Please print the full listing exactly.

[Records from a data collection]
· · · ·
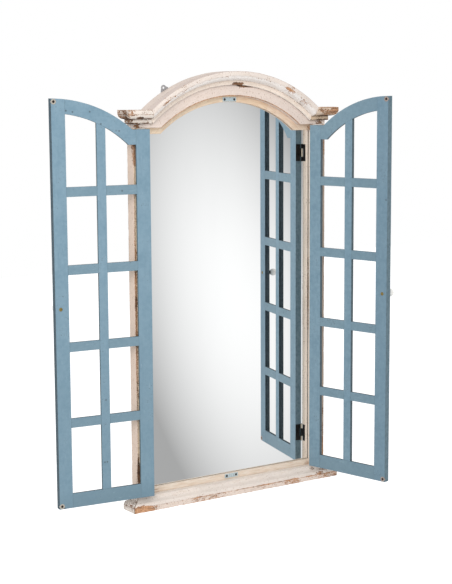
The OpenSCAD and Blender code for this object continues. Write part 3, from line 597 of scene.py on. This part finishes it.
def screw_tree():
    """A tree that sets a screw with a domed, cross-cut head at each of its Places."""
    tree = bpy.data.node_groups.new("cross_head_screws", "GeometryNodeTree")
    face = tree.interface
    face.new_socket("Places", in_out="INPUT", socket_type="NodeSocketGeometry")
    for name, size in (("Head radius", 0.002), ("Head height", 0.0006), ("Shank radius", 0.001),
                       ("Shank length", 0.01), ("Recess width", 0.0006)):
        face.new_socket(name, in_out="INPUT", socket_type="NodeSocketFloat").default_value = size
    face.new_socket("Metal", in_out="INPUT", socket_type="NodeSocketMaterial")
    face.new_socket("Screws", in_out="OUTPUT", socket_type="NodeSocketGeometry")
    given = tree.nodes.new("NodeGroupInput").outputs
    handed_over = tree.nodes.new("NodeGroupOutput").inputs[0]
    cross_reach, cross_depth, most_turn = 1.25, 1.1, 3.1

    def step(kind, feeds, out=0, **settings):
        return add_node(tree, kind, feeds, out, **settings)

    def times(first, second):
        return step("ShaderNodeMath", {0: first, 1: second}, operation="MULTIPLY")

    def triple(x, y, z):
        return step("ShaderNodeCombineXYZ", {0: x, 1: y, 2: z})

    radius, height = given["Head radius"], given["Head height"]
    ball = step("GeometryNodeMeshUVSphere", {"Segments": 24, "Rings": 12, "Radius": 1.0})
    head = step("GeometryNodeTransform", {"Geometry": ball, "Scale": triple(radius, radius, height)})
    width, long, deep = given["Recess width"], times(radius, cross_reach), times(height, cross_depth)
    recessed = tree.nodes.new("GeometryNodeMeshBoolean")
    recessed.operation = "DIFFERENCE"
    recessed.solver = "EXACT"
    tree.links.new(head, recessed.inputs["Mesh 1"])
    for size in (triple(width, long, deep), triple(long, width, deep)):
        slot = step("GeometryNodeMeshCube", {"Size": size})
        slot = step("GeometryNodeTransform", {"Geometry": slot, "Translation": triple(0.0, 0.0, height)})
        tree.links.new(slot, recessed.inputs["Mesh 2"])
    length = given["Shank length"]
    shank = step("GeometryNodeMeshCylinder", {"Vertices": 16, "Radius": given["Shank radius"],
                                              "Depth": length})
    sunk = triple(0.0, 0.0, times(length, -0.5))
    shank = step("GeometryNodeTransform", {"Geometry": shank, "Translation": sunk})
    screw = tree.nodes.new("GeometryNodeJoinGeometry")
    tree.links.new(recessed.outputs[0], screw.inputs[0])
    tree.links.new(shank, screw.inputs[0])
    axis = step("GeometryNodeInputNamedAttribute", {"Name": "axis"}, data_type="FLOAT_VECTOR")
    stand = step("FunctionNodeAlignRotationToVector", {"Vector": axis}, axis="Z")
    spin = step("FunctionNodeRandomValue", {2: 0.0, 3: most_turn, "Seed": 7}, out=1, data_type="FLOAT")
    twist = step("FunctionNodeAxisAngleToRotation", {"Angle": spin})
    stand = step("FunctionNodeRotateRotation", {0: stand, 1: twist}, rotation_space="LOCAL")
    points = step("GeometryNodeMeshToPoints", {"Mesh": given["Places"]})
    driven = step("GeometryNodeInstanceOnPoints", {"Points": points, "Instance": screw.outputs[0],
                                                   "Rotation": stand})
    real = step("GeometryNodeRealizeInstances", {"Geometry": driven})
    finished = step("GeometryNodeSetMaterial", {"Geometry": real, "Material": given["Metal"]})
    tree.links.new(finished, handed_over)
    return tree


screwing = screw_tree()


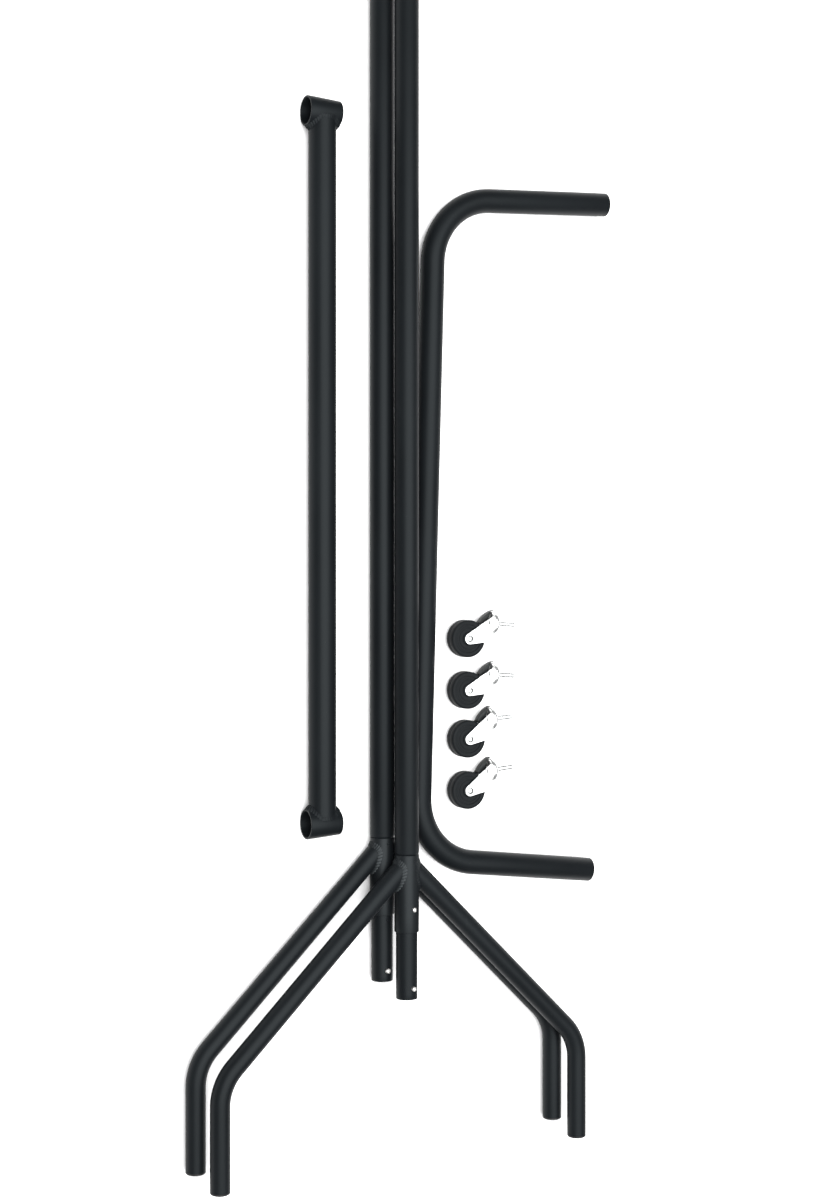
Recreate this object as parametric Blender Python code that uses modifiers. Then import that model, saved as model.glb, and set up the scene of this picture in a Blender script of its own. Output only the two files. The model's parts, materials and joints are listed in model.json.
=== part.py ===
"""Knock-down rolling support stand, lying flat on the floor as a kit.

Frame: metres, +Z up off the floor, +Y along the uprights towards their tops, +X towards the castors.
Two leg frames with their uprights lie one on the other. The crossbar, the U-shaped top rail and four
threaded-stem castors lie beside them.
"""

from math import cos, pi, radians, sin, tan

import bmesh
import bpy
from mathutils import Euler, Vector

GAP = 0.0003  # clearance kept between touching or welded pieces
TUBE_WALL = 0.0015
TUBE_SIDES = 20
BORE_SIDES = 14
OVERRUN = 0.002  # how far a cutter runs past the face it opens

# Uprights
UPRIGHT_DIAMETER = 0.032
UPRIGHT_LENGTH = 1.215  # between the two shoulders
SHOULDER = 0.002  # step down to the reduced ends
REDUCED_DIAMETER = UPRIGHT_DIAMETER - 2 * SHOULDER
LOWER_REDUCED_LENGTH = 0.187
UPPER_REDUCED_LENGTH = 0.060
UPRIGHT_CHAMFER = 0.0012

# Leg frames
SLEEVE_LENGTH = 0.100
SLEEVE_CLEARANCE = 0.0005
LEG_DIAMETER = 0.0254
LEG_SPREAD = 0.258  # upright axis to foot axis
LEG_JOIN_DROP = 0.010  # sleeve top to where the leg axis meets the sleeve axis
LEG_ANGLE = radians(45)  # below the horizontal when the stand is upright
FOOT_LENGTH = 0.131  # corner of the leg's axis to the foot's end
LEG_BEND_RADIUS = 0.065
LEG_BEND_STEPS = 5
INSERT_FLANGE = 0.003
INSERT_DEPTH = 0.022
DIMPLE_RADIUS = 0.0018
DIMPLE_FROM_TOP = 0.007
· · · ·
§ THE REPLY
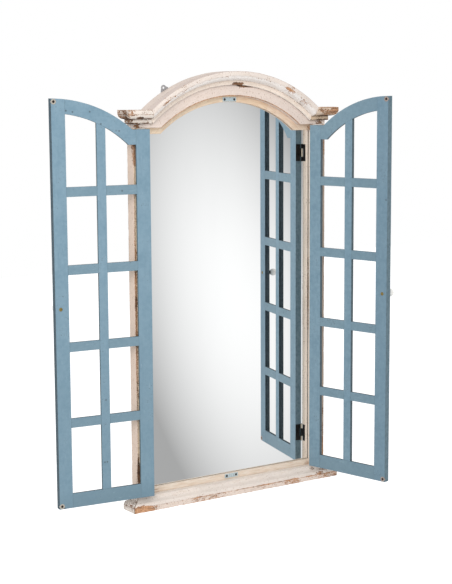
The OpenSCAD and Blender code for this object continues. Write part 3, from line 597 of scene.py on. This part finishes it.
def screw_tree():
    """A tree that sets a screw with a domed, cross-cut head at each of its Places."""
    tree = bpy.data.node_groups.new("cross_head_screws", "GeometryNodeTree")
    face = tree.interface
    face.new_socket("Places", in_out="INPUT", socket_type="NodeSocketGeometry")
    for name, size in (("Head radius", 0.002), ("Head height", 0.0006), ("Shank radius", 0.001),
                       ("Shank length", 0.01), ("Recess width", 0.0006)):
        face.new_socket(name, in_out="INPUT", socket_type="NodeSocketFloat").default_value = size
    face.new_socket("Metal", in_out="INPUT", socket_type="NodeSocketMaterial")
    face.new_socket("Screws", in_out="OUTPUT", socket_type="NodeSocketGeometry")
    given = tree.nodes.new("NodeGroupInput").outputs
    handed_over = tree.nodes.new("NodeGroupOutput").inputs[0]
    cross_reach, cross_depth, most_turn = 1.25, 1.1, 3.1

    def step(kind, feeds, out=0, **settings):
        return add_node(tree, kind, feeds, out, **settings)

    def times(first, second):
        return step("ShaderNodeMath", {0: first, 1: second}, operation="MULTIPLY")

    def triple(x, y, z):
        return step("ShaderNodeCombineXYZ", {0: x, 1: y, 2: z})

    radius, height = given["Head radius"], given["Head height"]
    ball = step("GeometryNodeMeshUVSphere", {"Segments": 24, "Rings": 12, "Radius": 1.0})
    head = step("GeometryNodeTransform", {"Geometry": ball, "Scale": triple(radius, radius, height)})
    width, long, deep = given["Recess width"], times(radius, cross_reach), times(height, cross_depth)
    recessed = tree.nodes.new("GeometryNodeMeshBoolean")
    recessed.operation = "DIFFERENCE"
    recessed.solver = "EXACT"
    tree.links.new(head, recessed.inputs["Mesh 1"])
    for size in (triple(width, long, deep), triple(long, width, deep)):
        slot = step("GeometryNodeMeshCube", {"Size": size})
        slot = step("GeometryNodeTransform", {"Geometry": slot, "Translation": triple(0.0, 0.0, height)})
        tree.links.new(slot, recessed.inputs["Mesh 2"])
    length = given["Shank length"]
    shank = step("GeometryNodeMeshCylinder", {"Vertices": 16, "Radius": given["Shank radius"],
                                              "Depth": length})
    sunk = triple(0.0, 0.0, times(length, -0.5))
    shank = step("GeometryNodeTransform", {"Geometry": shank, "Translation": sunk})
    screw = tree.nodes.new("GeometryNodeJoinGeometry")
    tree.links.new(recessed.outputs[0], screw.inputs[0])
    tree.links.new(shank, screw.inputs[0])
    axis = step("GeometryNodeInputNamedAttribute", {"Name": "axis"}, data_type="FLOAT_VECTOR")
    stand = step("FunctionNodeAlignRotationToVector", {"Vector": axis}, axis="Z")
    spin = step("FunctionNodeRandomValue", {2: 0.0, 3: most_turn, "Seed": 7}, out=1, data_type="FLOAT")
    twist = step("FunctionNodeAxisAngleToRotation", {"Angle": spin})
    stand = step("FunctionNodeRotateRotation", {0: stand, 1: twist}, rotation_space="LOCAL")
    points = step("GeometryNodeMeshToPoints", {"Mesh": given["Places"]})
    driven = step("GeometryNodeInstanceOnPoints", {"Points": points, "Instance": screw.outputs[0],
                                                   "Rotation": stand})
    real = step("GeometryNodeRealizeInstances", {"Geometry": driven})
    finished = step("GeometryNodeSetMaterial", {"Geometry": real, "Material": given["Metal"]})
    tree.links.new(finished, handed_over)
    return tree


screwing = screw_tree()


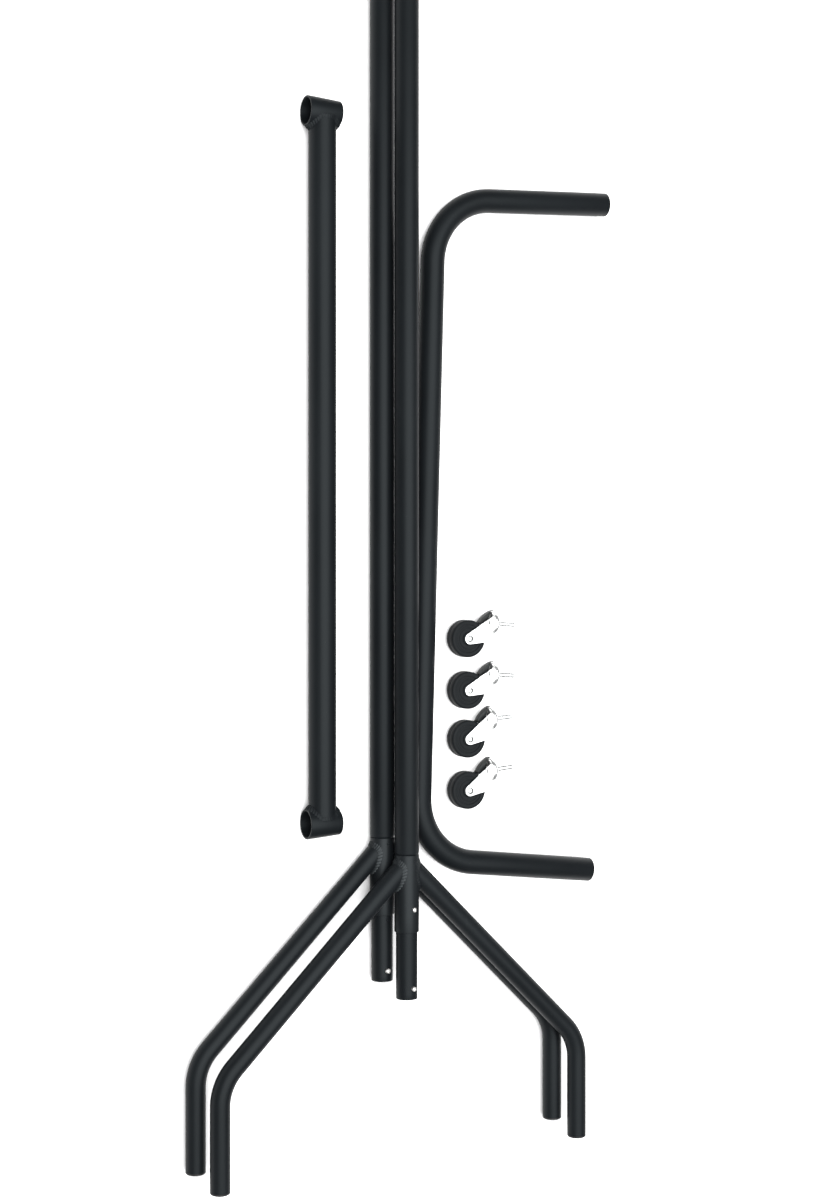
Recreate this object as parametric Blender Python code that uses modifiers. Then import that model, saved as model.glb, and set up the scene of this picture in a Blender script of its own. Output only the two files. The model's parts, materials and joints are listed in model.json.
=== part.py ===
"""Knock-down rolling support stand, lying flat on the floor as a kit.

Frame: metres, +Z up off the floor, +Y along the uprights towards their tops, +X towards the castors.
Two leg frames with their uprights lie one on the other. The crossbar, the U-shaped top rail and four
threaded-stem castors lie beside them.
"""

from math import cos, pi, radians, sin, tan

import bmesh
import bpy
from mathutils import Euler, Vector

GAP = 0.0003  # clearance kept between touching or welded pieces
TUBE_WALL = 0.0015
TUBE_SIDES = 20
BORE_SIDES = 14
OVERRUN = 0.002  # how far a cutter runs past the face it opens

# Uprights
UPRIGHT_DIAMETER = 0.032
UPRIGHT_LENGTH = 1.215  # between the two shoulders
SHOULDER = 0.002  # step down to the reduced ends
REDUCED_DIAMETER = UPRIGHT_DIAMETER - 2 * SHOULDER
LOWER_REDUCED_LENGTH = 0.187
UPPER_REDUCED_LENGTH = 0.060
UPRIGHT_CHAMFER = 0.0012

# Leg frames
SLEEVE_LENGTH = 0.100
SLEEVE_CLEARANCE = 0.0005
LEG_DIAMETER = 0.0254
LEG_SPREAD = 0.258  # upright axis to foot axis
LEG_JOIN_DROP = 0.010  # sleeve top to where the leg axis meets the sleeve axis
LEG_ANGLE = radians(45)  # below the horizontal when the stand is upright
FOOT_LENGTH = 0.131  # corner of the leg's axis to the foot's end
LEG_BEND_RADIUS = 0.065
LEG_BEND_STEPS = 5
INSERT_FLANGE = 0.003
INSERT_DEPTH = 0.022
DIMPLE_RADIUS = 0.0018
DIMPLE_FROM_TOP = 0.007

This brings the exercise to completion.